Where Higbee succeeds is in documenting Arches' hiking trails, including the branches you may not know about or may have seen signs for but didn't explore. I've hiked the Devil's Garden Trail at least three times and didn't realize there was a spur to a Pine Tree Arch.
With deep descriptions, maps and photos Higbee took himself, readers can practically feel the park's silt their hiking boots. He also offers practical information, such as the GPS coordinates of the trailheads and whether there are toilets there.
Arches is receiving so many visitors the National Park Service is trying to figure out how to accommodate them all. So the highlights of "Hiking Arches National Park," which was published in June, may be two trails that don't require you passing through the main gate or paying the entrance fees.
One hike is Courthouse Wash — whose trailhead everyone passes coming or going from Moab but most probably dismiss as one of those roadside history kiosks. The 1-mile roundtrip is forgettable, Higbee opines, but the pictographs on a rock panel offers some of the best American Indian ancient art in the area.
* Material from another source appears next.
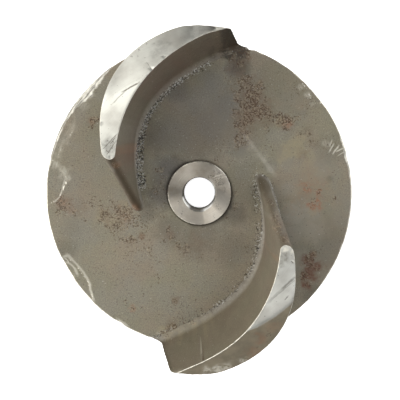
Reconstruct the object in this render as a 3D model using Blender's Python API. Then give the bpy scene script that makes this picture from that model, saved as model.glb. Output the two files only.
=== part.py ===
"""Two-vane impeller of a trash pump, one iron casting with turned faces.

The axis of rotation is +Z and the inlet side points up. The origin lies on the axis, in the
plane of the rear hub face that the casting stands on. Seen from the inlet side, each vane
starts beside the hub and sweeps outwards clockwise to the rim. Lengths are metres.
"""

import math

import bmesh
import bpy
from mathutils import Matrix, Vector

# Driving dimensions
DISC_RADIUS = 0.124
DISC_THICKNESS = 0.010
DISC_EDGE_CHAMFER = 0.001

REAR_HUB_HEIGHT = 0.018
REAR_HUB_RADIUS = 0.030
REAR_HUB_DRAFT = 0.002
REAR_HUB_FILLET = 0.005

BOSS_HEIGHT = 0.003
BOSS_RADIUS = 0.0259
BOSS_EDGE_CHAMFER = 0.0004
BOSS_DRAFT = 0.0005

BORE_RADIUS = 0.0125
BORE_CHAMFER = 0.0017
BORE_LAND = 0.0053
SHAFT_BORE_RADIUS = 0.019
SHAFT_BORE_CHAMFER = 0.001

VANE_COUNT = 2
VANE_HEIGHT = 0.063
VANE_RIM_HEIGHT = 0.049
VANE_BREAK_RADIUS = 0.0936
VANE_FILLET = 0.0055
NOSE_FILLET = 0.002
FILLET_RUN_OUT = 0.3
VANE_TOE_STEP = 0.0001
VANE_SUNK = 0.004
VANE_OVERHEIGHT = 0.004
VANE_RIM_SETBACK = 0.0001

# The four control points of each edge curve of the first vane, in plan, from its nose to
# just past the rim. The top curves bound the turned top, the foot curves bound the cast
# walls where they would meet the disc without a fillet.
INNER_TOP = ((-0.0562, 0.0332), (-0.0521, 0.0823), (-0.0138, 0.1124), (0.0242, 0.1250))
OUTER_TOP = ((-0.0657, 0.0347), (-0.0745, 0.1035), (-0.0269, 0.1249), (0.0163, 0.1294))
INNER_FOOT = ((-0.0473, -0.0104), (-0.0687, 0.0722), (-0.0290, 0.0939), (0.0342, 0.1236))
OUTER_FOOT = ((-0.0573, -0.0103), (-0.0876, 0.0757), (-0.0580, 0.1244), (0.0180, 0.1314))
NOSE_TOP = (-0.0603, 0.0293)
NOSE_FOOT = (-0.0512, -0.0138)

# Facets
TURNED_SEGMENTS = 120
WALL_STATIONS = 26
NOSE_STATIONS = 7
FILLET_ROWS = 4

# Heights that follow from the sizes above
DISC_BACK = REAR_HUB_HEIGHT
DISC_FRONT = DISC_BACK + DISC_THICKNESS
BOSS_FACE = DISC_FRONT + BOSS_HEIGHT
BORE_NECK = BOSS_FACE - BORE_CHAMFER - BORE_LAND

CAST_IRON_COLOUR = (0.19, 0.18, 0.145, 1.0)


def clear_scene():
    """Remove every object, so the script gives the same model each time it runs."""
    for old in list(bpy.data.objects):
        bpy.data.objects.remove(old, do_unlink=True)


def cast_iron_material():
    """Weathered olive-grey iron, dull and slightly metallic."""
    material = bpy.data.materials.new("cast_iron")
    material.use_nodes = True
    shader = material.node_tree.nodes["Principled BSDF"]
    shader.inputs["Base Color"].default_value = CAST_IRON_COLOUR
    shader.inputs["Metallic"].default_value = 0.6
    shader.inputs["Roughness"].default_value = 0.6
    return material


def add_object(name, mesh, guide=False):
    """Link a mesh as an object; a guide only shapes other pieces and isn't one itself."""
    piece = bpy.data.objects.new(name, mesh)
    bpy.context.collection.objects.link(piece)
    if guide:
        piece.hide_render = True
        piece.display_type = "WIRE"
    return piece


def mesh_from_rings(name, rings, closed_column=False):
    """Skin a list of rings with quads, and close the ends with flat caps or onto each other."""
    shape = bmesh.new()
    rows = [[shape.verts.new(point) for point in ring] for ring in rings]
    count = len(rows[0])
    pairs = list(zip(rows, rows[1:]))
    if closed_column:
        pairs.append((rows[-1], rows[0]))
    for low, high in pairs:
        for i in range(count):
            j = (i + 1) % count
            shape.faces.new((low[i], low[j], high[j], high[i]))
    if not closed_column:
        shape.faces.new(list(reversed(rows[0])))
        shape.faces.new(rows[-1])
    bmesh.ops.recalc_face_normals(shape, faces=shape.faces)
    mesh = bpy.data.meshes.new(name)
    shape.to_mesh(mesh)
    shape.free()
    return mesh


def turned_ring(radius, height):
    """One circle of points about the axis."""
    step = 2.0 * math.pi / TURNED_SEGMENTS
    angles = [step * i for i in range(TURNED_SEGMENTS)]
    return [Vector((radius * math.cos(a), radius * math.sin(a), height)) for a in angles]


def quarter_arc(centre, radius, start_degrees, end_degrees, steps=4):
    """Points on an arc in the half plane of radius and height, both ends included."""
    points = []
    for i in range(steps + 1):
        angle = math.radians(start_degrees + (end_degrees - start_degrees) * i / steps)
        points.append((centre[0] + radius * math.cos(angle), centre[1] + radius * math.sin(angle)))
    return points


def disc_blank_profile():
    """Half section of disc, rear hub, front boss and stepped bore, as radius and height."""
    hub_root = REAR_HUB_RADIUS + REAR_HUB_DRAFT
    fillet_centre = (hub_root + REAR_HUB_FILLET, DISC_BACK - REAR_HUB_FILLET)
    boss_root = BOSS_RADIUS + BOSS_DRAFT
    rim = DISC_RADIUS
    edge = DISC_EDGE_CHAMFER
    profile = [
        (SHAFT_BORE_RADIUS + SHAFT_BORE_CHAMFER, 0.0),
        (REAR_HUB_RADIUS, 0.0),
    ]
    profile += quarter_arc(fillet_centre, REAR_HUB_FILLET, 180.0, 90.0)
    profile += [
        (rim - edge, DISC_BACK),
        (rim, DISC_BACK + edge),
        (rim, DISC_FRONT - edge),
        (rim - edge, DISC_FRONT),
        (boss_root, DISC_FRONT),
        (BOSS_RADIUS, BOSS_FACE - BOSS_EDGE_CHAMFER),
        (BOSS_RADIUS - BOSS_EDGE_CHAMFER, BOSS_FACE),
        (BORE_RADIUS + BORE_CHAMFER, BOSS_FACE),
        (BORE_RADIUS, BOSS_FACE - BORE_CHAMFER),
        (BORE_RADIUS, BORE_NECK),
        (SHAFT_BORE_RADIUS, BORE_NECK),
        (SHAFT_BORE_RADIUS, SHAFT_BORE_CHAMFER),
    ]
    return profile


def disc_blank():
    """The turned body of the casting, before the vanes are joined to it."""
    rings = [turned_ring(radius, height) for radius, height in disc_blank_profile()]
    return add_object("impeller_casting", mesh_from_rings("impeller_casting", rings, True))


def turning_envelope():
    """What the lathe leaves of the vanes: a flat top that falls as a cone to the rim."""
    rim = DISC_RADIUS - VANE_RIM_SETBACK
    below = DISC_BACK + 0.5 * DISC_THICKNESS
    inner = 0.5 * BOSS_RADIUS
    profile = [
        (inner, below),
        (rim, below),
        (rim, DISC_FRONT + VANE_RIM_HEIGHT),
        (VANE_BREAK_RADIUS, DISC_FRONT + VANE_HEIGHT),
        (inner, DISC_FRONT + VANE_HEIGHT),
    ]
    rings = [turned_ring(radius, height) for radius, height in profile]
    return add_object("turning_envelope", mesh_from_rings("turning_envelope", rings, True), True)


def curve_point(controls, share):
    """Point on the cubic curve of four control points, with share from 0 to 1."""
    rest = 1.0 - share
    weights = (rest**3, 3 * rest**2 * share, 3 * rest * share**2, share**3)
    return sum((w * Vector(c) for w, c in zip(weights, controls)), Vector((0.0, 0.0)))


def direction(controls):
    """Unit direction in which a curve leaves its first point."""
    return (Vector(controls[1]) - Vector(controls[0])).normalized()


def nose_curve(inner, outer, tip):
    """Controls of the rounded nose from the inner wall's start to the outer wall's."""
    start = Vector(inner[0])
    end = Vector(outer[0])
    lean = direction(inner) + direction(outer)
    reach = (Vector(tip) - (start + end) / 2.0).length * 8.0 / (3.0 * lean.length)
    return start, start - direction(inner) * reach, end - direction(outer) * reach, end


def outline(inner, outer, tip):
    """Closed plan outline: in along the inner wall, round the nose, out along the outer wall."""
    wall = [i / (WALL_STATIONS - 1) for i in range(WALL_STATIONS)]
    nose = [i / (NOSE_STATIONS + 1) for i in range(1, NOSE_STATIONS + 1)]
    points = [curve_point(inner, 1.0 - share) for share in wall]
    points += [curve_point(nose_curve(inner, outer, tip), share) for share in nose]
    points += [curve_point(outer, share) for share in wall]
    return points


def top_height(point):
    """Height of the turned vane top above the disc face, at a point in plan."""
    slope = (VANE_HEIGHT - VANE_RIM_HEIGHT) / (DISC_RADIUS - VANE_BREAK_RADIUS)
    return VANE_HEIGHT - slope * max(0.0, point.length - VANE_BREAK_RADIUS)


def outward(points, index):
    """Unit normal of a closed plan outline at one point, pointing out of the vane."""
    along = points[(index + 1) % len(points)] - points[index - 1]
    return Vector((-along.y, along.x)).normalized()


def fillet_radii():
    """Radius of the root fillet at each point of the outline: small round the nose."""
    wall = []
    for i in range(WALL_STATIONS):
        share = min(1.0, i / (WALL_STATIONS - 1) / FILLET_RUN_OUT)
        grown = share * share * (3.0 - 2.0 * share)
        wall.append(NOSE_FILLET + (VANE_FILLET - NOSE_FILLET) * grown)
    return list(reversed(wall)) + [NOSE_FILLET] * NOSE_STATIONS + wall


def fillet_flare(height, radius):
    """How far the root fillet stands out from the wall at a height above the disc face."""
    below_crest = radius - min(height, radius)
    return radius - math.sqrt(radius**2 - below_crest**2)


def vane_levels():
    """Heights of the vane's sections above the disc face: sunk foot, fillet, then the top."""
    levels = [-VANE_SUNK, VANE_TOE_STEP]
    for i in range(1, FILLET_ROWS + 1):
        levels.append(VANE_FILLET * (1.0 - math.cos(math.radians(90.0 * i / FILLET_ROWS))))
    levels.append(VANE_HEIGHT + VANE_OVERHEIGHT)
    return levels


def vane_rings():
    """Level sections of one vane: each wall is ruled from its foot curve to its top curve."""
    foot = outline(INNER_FOOT, OUTER_FOOT, NOSE_FOOT)
    top = outline(INNER_TOP, OUTER_TOP, NOSE_TOP)
    radii = fillet_radii()
    rings = []
    for level in vane_levels():
        height = max(level, VANE_TOE_STEP)
        section = [f + (t - f) * (height / top_height(t)) for f, t in zip(foot, top)]
        ring = []
        for i, point in enumerate(section):
            moved = point + outward(section, i) * fillet_flare(height, radii[i])
            ring.append(Vector((moved.x, moved.y, DISC_FRONT + level)))
        rings.append(ring)
    return rings


def vane(index, envelope):
    """One vane, turned to its place and trimmed to the turning envelope."""
    name = f"vane_{index + 1}"
    mesh = mesh_from_rings(name, vane_rings())
    mesh.transform(Matrix.Rotation(2.0 * math.pi * index / VANE_COUNT, 4, "Z"))
    piece = add_object(name, mesh, True)
    trim = piece.modifiers.new("turned_outside", "BOOLEAN")
    trim.operation = "INTERSECT"
    trim.solver = "EXACT"
    trim.object = envelope
    return piece


def impeller():
    """The whole casting: the turned body with both vanes joined to it."""
    casting = disc_blank()
    envelope = turning_envelope()
    for index in range(VANE_COUNT):
        join = casting.modifiers.new(f"vane_{index + 1}", "BOOLEAN")
        join.operation = "UNION"
        join.solver = "EXACT"
        join.object = vane(index, envelope)
    casting.data.materials.append(cast_iron_material())
    casting.data.shade_smooth()
    casting.data.set_sharp_from_angle(angle=math.radians(30.0))
    return casting


clear_scene()
impeller()
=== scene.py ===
import math
from functools import wraps
from itertools import product

import bmesh
import bpy
import numpy as np
from bpy.props import FloatProperty, FloatVectorProperty, PointerProperty
from bpy.types import Operator, Panel, PropertyGroup
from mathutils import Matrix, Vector


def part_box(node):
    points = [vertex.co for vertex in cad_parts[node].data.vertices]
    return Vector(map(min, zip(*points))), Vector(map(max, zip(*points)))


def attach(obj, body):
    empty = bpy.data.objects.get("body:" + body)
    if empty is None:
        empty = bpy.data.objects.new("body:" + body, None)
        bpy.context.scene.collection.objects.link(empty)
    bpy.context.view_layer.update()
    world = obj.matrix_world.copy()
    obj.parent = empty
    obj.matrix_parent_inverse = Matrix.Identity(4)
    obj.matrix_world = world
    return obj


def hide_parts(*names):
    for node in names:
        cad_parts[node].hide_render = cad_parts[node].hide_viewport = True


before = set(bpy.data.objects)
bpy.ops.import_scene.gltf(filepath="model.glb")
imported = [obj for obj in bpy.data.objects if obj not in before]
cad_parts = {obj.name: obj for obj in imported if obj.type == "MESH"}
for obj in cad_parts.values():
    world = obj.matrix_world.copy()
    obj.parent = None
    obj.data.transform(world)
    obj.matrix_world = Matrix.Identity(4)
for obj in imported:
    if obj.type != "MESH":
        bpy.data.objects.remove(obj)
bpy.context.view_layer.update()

# Worn two-vane impeller of a trash pump: the cast disc, its turned hub and its two vanes are
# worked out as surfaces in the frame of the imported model, in metres. The axis of rotation is
# +Z and the inlet side points up. Marks are placed in plan, in millimetres, seen from +Z.

bl_info = {
    "name": "Trash pump impeller",
    "version": (1, 0, 0),
    "blender": (4, 5, 0),
    "location": "3D View > Sidebar > Impeller",
    "description": "Builds a worn cast pump impeller with turned faces, and its studio",
    "category": "Add Mesh",
}

CASTING_NODE = "impeller_casting"
ROOT_BODY = "root"
CASTING_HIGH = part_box(CASTING_NODE)[1]
MM = 0.001
TURN = 2.0 * math.pi
QUARTER = 0.5 * math.pi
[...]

The other highlight is Upper Courthouse Wash via Sevenmile Canyon. This hike is not on the Park Service's published list. Higbee warns you may be bushwhacking through vegetation on the second half of the hike, but that's also one of his points. The trail is so sparingly traveled it offers one of the few opportunities in Arches for solitude.
At 120 pages, "Hiking Arches National Park" is thin enough you won't have to choose whether to carry it or that extra bag of trail mix in your backpack.
The book is geared for the day hikers. There's no discussion of backcountry hikes or any of park's Jeep trails.
Those groups can probably find something useful in Higbee's book, too, even if it's just figuring out where the toilets are.